Elderberry is an herbal remedy to treat colds, sinus infections, and the flu. It is believed to have antiviral properties. Anthocyanins found in elderberry are believed to strengthen the immune system and block the flu virus from attaching to human cells.

You can find elderberry in health food stores in juice form, as a syrup, or in capsules. Only use elderberry products that are commercially prepared because certain forms of elderberry may result in cyanide poisoning.

Potential, although rare, side effects of elderberry include mild indigestion and allergic reactions.

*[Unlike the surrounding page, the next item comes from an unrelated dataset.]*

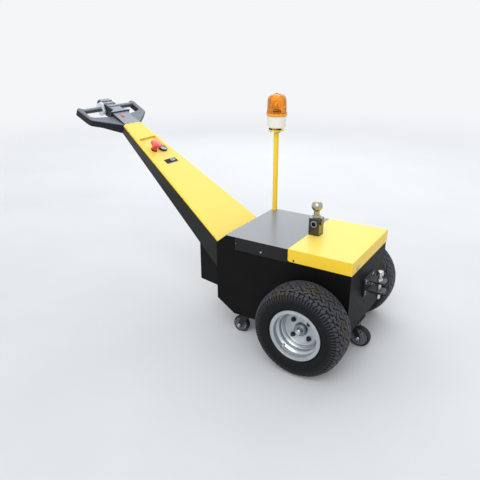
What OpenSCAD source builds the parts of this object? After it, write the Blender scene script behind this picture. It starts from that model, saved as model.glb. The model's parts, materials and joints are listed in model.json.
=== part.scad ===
// Pedestrian electric tow tug: a steel box on two driven turf wheels and three
// castors, steered by a long tapered arm with a tiller head, with a tow ball,
// a pin jaw and a warning beacon. Millimetres, Z up, +X towards the pin jaw.
// Sizes are measured from the drive axle; placed() moves them to the part's
// own origin, at the middle of the footprint.

/* [Body] */
// Length of the body from rear wall to front wall
body_len = 651; // [600:1:700]
// Distance of the front wall ahead of the drive axle
front_reach = 165; // [150:1:180]
// Width of the body over its side plates
body_w = 442; // [420:1:470]
// Height of the black lid's top above the ground
body_top = 502; // [480:1:530]
// Height of the flat underside above the ground
body_floor = 110; // [106:1:130]
// Thickness of the welded body plates
plate_t = 4; // [3:0.5:6]
// Run of the sloped edge at the rear top
shoulder_run = 52; // [40:1:60]
// Drop of the sloped edge at the rear top
shoulder_drop = 46; // [35:1:55]
// Run of the swept underside at the rear
heel_run = 93; // [80:1:110]
// Rise of the swept underside at the rear
heel_rise = 60; // [45:1:75]
// Rise of the underside over the front castor
nose_rise = 51; // [40:1:60]
// Flat length of the raised underside at the front
nose_flat = 96; // [92:1:104]
// Run of the slope up to the raised underside
nose_run = 48; // [40:1:60]

/* [Lid and cover] */
// Thickness of the lid and cover sheets
skin_t = 2.5; // [2:0.5:3]
// Length of the yellow front cover
cover_len = 286; // [270:1:300]
// Depth of the cover's folded edge
cover_skirt = 57; // [40:1:70]
// Depth of the lid's side edges
lid_skirt = 60; // [40:1:70]
// How far the lid's side edges stop short of its rear
lid_skirt_gap = 51; // [30:1:70]
// How far the cover stands above the lid
cover_step = 2; // [1:0.5:3]
// Gap between lid and cover
seam = 2; // [1:0.5:4]
// Radius of the rounded corners of the folded edges
skirt_r = 9; // [4:1:14]

/* [Drive wheels] */
// Outer radius of the turf tyres
tyre_r = 200; // [190:1:210]
// Width of the turf tyres
tyre_w = 160; // [140:1:180]
// Running gap between tyre and body side
wheel_gap = 6; // [5:0.5:12]
// Thickness of the tyre's carcass
carcass_t = 9; // [7:0.5:12]
// Radius of the rim where the tyre's bead sits
bead_seat_r = 101.6; // [98:0.1:106]
// Radius of the rim over its flanges
flange_r = 115; // [111:0.5:118]
// Thickness of the rim's steel
rim_t = 3.5; // [3:0.5:4.5]
// Radius of the wheel's bolt circle
bolt_circle_r = 50.8; // [48:0.1:54]
// Number of holes in the wheel's disc
bolt_count = 4; // [4:1:5]
// Radius of the holes in the wheel's disc
bolt_hole_r = 6.5; // [5:0.5:7.5]
// Radius of the wheel's centre bore
wheel_bore_r = 30; // [28.5:0.5:33]
// Radius of the hub's nose in that bore
hub_nose_r = 26; // [22:0.5:28]
// Length of the hub's nose beyond the disc
hub_nose_len = 20; // [12:1:26]
// Radius of the drive shaft
shaft_r = 15; // [12:0.5:18]
// Outer radius of the fixed axle tube
axle_tube_r = 30; // [26:1:34]

/* [Castors] */
// Radius of the front castor's wheel
front_castor_r = 50; // [45:1:52]
// Radius of the rear castors' wheels
rear_castor_r = 40; // [35:1:42]
// Distance of the front castor's pivot behind the front wall
front_castor_in = 50; // [45:1:54]
// Distance of the rear castors' pivots ahead of the rear wall
rear_castor_ahead = 141; // [136:1:151]
// Distance of the rear castors' pivots in from the body's sides
rear_castor_in = 45; // [41:1:60]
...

A steam inhalation of eucalyptus oil will help with the symptoms of colds and flu by thinning mucus and loosening phlegm.  Eucalyptus oil is also a great pain reliever and can be used as a bath oil to relieved body aches associated with the cold or flu.

Sesame Oil

Dry nasal passages creates a prime breeding ground for the cold virus. It is recommended to use saline drops to moisten the nasal passages, but sesame oil has been found to be more effective. Rub sesame oil inside your nostrils in order to prevent cold infections and reduce the length of a cold.

Chicken Soup

The most common cold remedy was saved for last--chicken soup. People have been treating colds and flus with chicken soup for years without realizing that there are specific properties in chicken soup that are effective in fighting colds. First, chicken soup is filled with nutrients and vitamins which are essential for fighting the cold. Second, hot fluids loosen mucus and help your body fight viral infections. Further, chicken soup contains cysteins which thin mucus. Finally, chicken soup is believes to have anti-inflammatory properties which soothe sore throats and other cold symptoms.